Even after a decade, no-one knows when that day might arrive.

TWO ARRESTED AFTER ALLEGED JAIL CONFESSION

12 June, 1997: Allison McGarrigle was last seen by relatives in Rothesay on the Isle of Bute.

14 June, 1997: Dressed in jeans, Nike trainers and a silk shirt, she is believed to have left her home in the town's Prestwick Terrace, walked to the esplanade and caught the ferry to Wemyss Bay.

She is then believed to have made her way to Largs, where she moved into a flat in Waterside Street with her two cousins, Charles O'Neill and William Lauchlan.

21-22 June, 1997: Police believe Ms McGarrigle is murdered and her body disposed of by her two cousins.

January 1998: The disappearance of Ms McGarrigle only comes to light when police begin investigating another matter. As she was estranged from her husband, her family had not reported her missing.

26 February, 1998: Elizabeth McGarrigle, her daughter, makes an emotional appeal for her mother to contact the family.

2 July, 1998: Police question O'Neill, 35 and Lauchlan, 21, over her disappearance. At the time, both men were remanded in Barlinne Prison, awaiting sentencing for a string of sex attacks on boys aged between nine and 17.

O'Neill had reportedly confessed to a fellow inmate that Ms McGarrigle was "feeding the fish in Rothesay harbour".

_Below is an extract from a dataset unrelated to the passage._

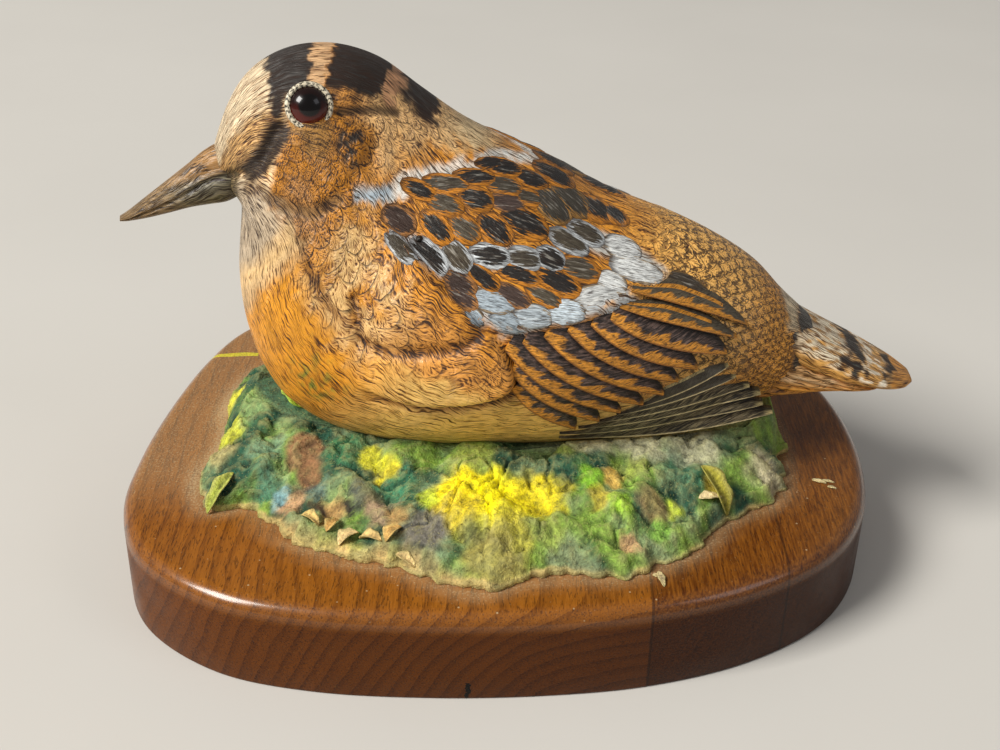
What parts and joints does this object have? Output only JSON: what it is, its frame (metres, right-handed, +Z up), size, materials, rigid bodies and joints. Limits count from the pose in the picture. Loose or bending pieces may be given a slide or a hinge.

21 April, 2004: O'Neill and Lauchlan are arrested in Benidorm in Spain, after breaking their parole in Scotland.

17 February, 2005: Strathclyde Police begin an underwater search of the Millport Channel for her body.

April 2005: O'Neill and Lauchlan are charged at Kilmarnock Sheriff Court with Ms McGarrigle's murder and attempting to pervert the course of justice by disposing of her body.

Yet after "a very careful consideration" of the available evidence, the case was not indicted. A Crown Office spokesman said that the decision was "kept regularly under review".